Investigators are also trying to understand how the child’s absence was explained for so long. Prosecutors said friends and relatives had been told the boy was in a psychiatric institution, while his teachers were told he had transferred to another school. French reports added that some neighbors remembered hearing sounds from the van or from the family’s apartment and said they had been told it was a cat. People close to the family, according to those reports, believed the adults’ story that the boy had been placed elsewhere for treatment. That false account appears to have helped keep questions from spreading even as the child remained only steps away from occupied homes.

The village response has been a mix of disbelief and silence. Residents contacted by the Associated Press said they were shocked but unwilling to discuss the matter in detail. French local reporting described a neighborhood struggling to understand how a child could have been hidden in a shared courtyard for so long without a rescue coming sooner.

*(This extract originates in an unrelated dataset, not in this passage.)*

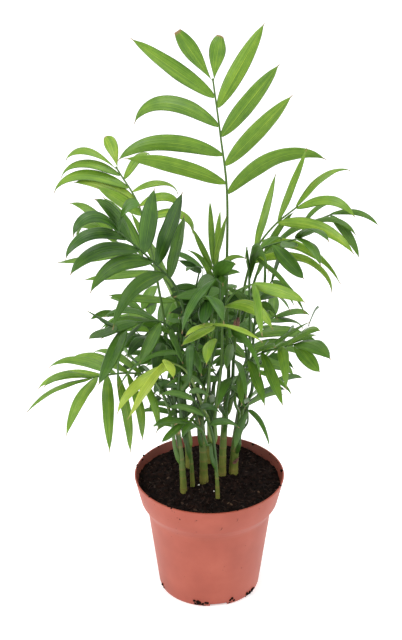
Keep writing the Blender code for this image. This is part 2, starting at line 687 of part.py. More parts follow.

Hagenbach is a small community in the Haut-Rhin area of Alsace, not far from major border crossings, and the ordinary setting has sharpened public attention on the case. What looked from the outside like a routine domestic space is now the center of a criminal investigation involving child welfare, possible neglect by multiple adults and questions about missed warning signs.

For now, many of the most important facts are still unresolved. Prosecutors have not publicly explained exactly how often the boy was allowed out of the van, whether he received any medical care during the period of confinement or what evidence investigators have recovered from the vehicle and the family’s home. Authorities also have not said whether more charges could be filed. What is clear is that the child’s physical condition was severe enough to require immediate hospitalization and that the case has moved beyond an emergency rescue into a broader inquiry about responsibility, oversight and how long the abuse lasted.

As of Monday, the child remained hospitalized and under protection, the father remained in custody and the judicial investigation was continuing. The next major development is expected to come from the examining magistrate as investigators sort through witness accounts, medical evidence and the full timeline of the boy’s confinement.